What the exercise asks: Pick out every line that holds the string "handed" and copy it.

[Records excerpted from a collection]
◆ ◆ ◆

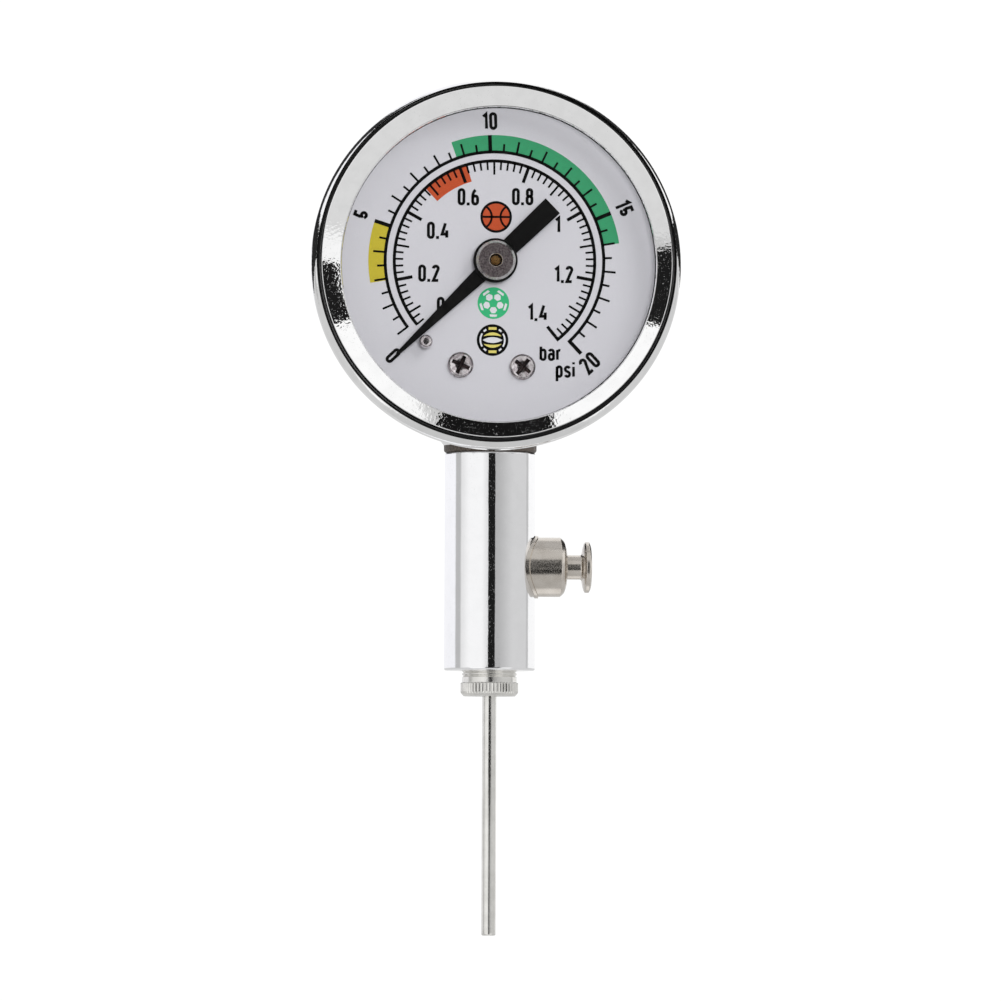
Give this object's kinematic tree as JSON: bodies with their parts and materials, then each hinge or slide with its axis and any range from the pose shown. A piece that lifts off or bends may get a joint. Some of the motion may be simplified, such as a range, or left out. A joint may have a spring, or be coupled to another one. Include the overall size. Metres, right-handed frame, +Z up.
{
  "type": "ball pressure gauge",
  "caption": "Pocket dial gauge for inflated balls: round dial on a chromed stem, side bleed button and screw-in ball needle.",
  "frame": {"origin": "centre of the needle collar's lower face, on the axis of the needle and stem", "axes": "+Z up the stem to the dial, the dial faces -Y, the bleed button points to +X"},
  "size_m": [0.053, 0.0223, 0.1225],
  "materials": {
    "chrome": "bright chrome plate",
    "nickel": "bright nickel plate, slightly warm",
    "steel": "plain zinc-plated steel",
    "hub_metal": "dark turned metal",
    "brass": "turned brass",
    "bronze": "phosphor bronze",
    "black_paint": "satin black paint",
    "dial_paint": "satin white paint with printed scales",
    "rubber": "black nitrile rubber",
    "fibre": "red vulcanised fibre",
    "lens": "clear and polished"
  },
  "bodies": {
    "gauge": {"case_cup": "chrome", "bezel_ring": "chrome", "lens": "lens", "lens_gasket": "rubber", "dial_plate": "dial_paint", "dial_screw_left": "steel", "dial_screw_right": "steel", "zero_stop_pin": "steel", "bourdon_tube": "bronze", "movement_front_plate": "brass", "movement_back_plate": "brass", "movement_pillar_1": "brass", "movement_pillar_2": "brass", "movement_pillar_3": "brass", "movement_screw_left": "steel", "movement_screw_right": "steel", "hairspring": "bronze", "hairspring_stud": "steel", "socket_block": "brass", "stem_body": "chrome", "saddle_washer": "steel", "stem_gasket": "fibre", "valve_boss": "nickel", "bleed_spring": "steel"},
    "pointer_arm": {"pointer": "black_paint", "pointer_hub": "hub_metal", "pinion_spindle": "brass"},
    "sector": {"sector_gear": "brass", "sector_arbor": "steel", "link_pin_sector": "steel"},
    "tip": {"tube_tip": "brass", "link_pin_tip": "steel"},
    "link": {"link": "brass"},
    "button": {"bleed_button": "nickel", "bleed_seal": "rubber"},
    "washer": {"needle_washer": "rubber"},
    "needle": {"needle_collar": "nickel", "needle_tube": "nickel"}
  },
  "joints": [
    {"name": "pointer_turn", "type": "hinge", "parent": "gauge", "child": "pointer_arm", "pos_m": [0, 0, 0.0621], "axis": [0, 1, 0], "range_deg": [0, 270.5], "stiffness_Nm_per_rad": 0.0002, "springref_deg": -17.19, "deforming": ["hairspring"]},
    {"name": "sector_turn", "type": "hinge", "parent": "gauge", "child": "sector", "pos_m": [0.00778, 0, 0.05432], "axis": [0, 1, 0], "range_deg": [-27.1, 0]},
    {"name": "tip_swing", "type": "hinge", "parent": "gauge", "child": "tip", "pos_m": [0.00077, 0, 0.06868], "axis": [0, 1, 0], "range_deg": [-6.8, 0], "deforming": ["bourdon_tube"]},
    {"name": "link_swing", "type": "hinge", "parent": "tip", "child": "link", "pos_m": [0.01407, 0, 0.05373], "axis": [0, 1, 0], "range_deg": [0, 6.8]},
    {"name": "bleed_press", "type": "slide", "parent": "gauge", "child": "button", "axis": [-1, 0, 0], "range_m": [0, 0.0015], "stiffness_N_per_m": 150, "springref_m": -0.004, "deforming": ["bleed_spring"]},
    {"name": "needle_unscrew", "type": "slide", "parent": "gauge", "child": "washer", "axis": [0, 0, -1], "range_m": [0, 0.00635]},
    {"name": "needle_turn", "type": "hinge", "parent": "washer", "child": "needle", "pos_m": [0, 0, 0], "axis": [0, 0, -1], "range_deg": [0, 2880]}
  ],
  "couplings": [
    {"joint": "sector_turn", "follows": "pointer_turn", "ratio": -0.1},
    {"joint": "tip_swing", "follows": "pointer_turn", "ratio": -0.024783},
    {"joint": "link_swing", "follows": "pointer_turn", "ratio": 0.024783},
    {"joint": "needle_turn", "follows": "needle_unscrew", "rad_per_m": 7913.3}
  ]
}
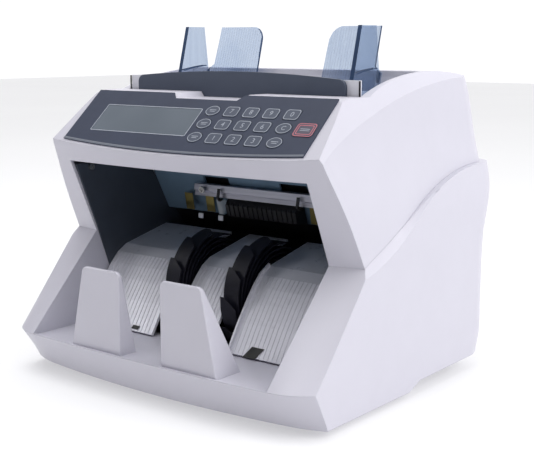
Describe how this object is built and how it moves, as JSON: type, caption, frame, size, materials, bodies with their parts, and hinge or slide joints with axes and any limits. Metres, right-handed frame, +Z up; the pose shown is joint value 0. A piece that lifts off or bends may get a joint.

◆ ◆ ◆

Task solution:
Give this object's kinematic tree as JSON: bodies with their parts and materials, then each hinge or slide with its axis and any range from the pose shown. A piece that lifts off or bends may get a joint. Some of the motion may be simplified, such as a range, or left out. A joint may have a spring, or be coupled to another one. Include the overall size. Metres, right-handed frame, +Z up.
Describe how this object is built and how it moves, as JSON: type, caption, frame, size, materials, bodies with their parts, and hinge or slide joints with axes and any limits. Metres, right-handed frame, +Z up; the pose shown is joint value 0. A piece that lifts off or bends may get a joint.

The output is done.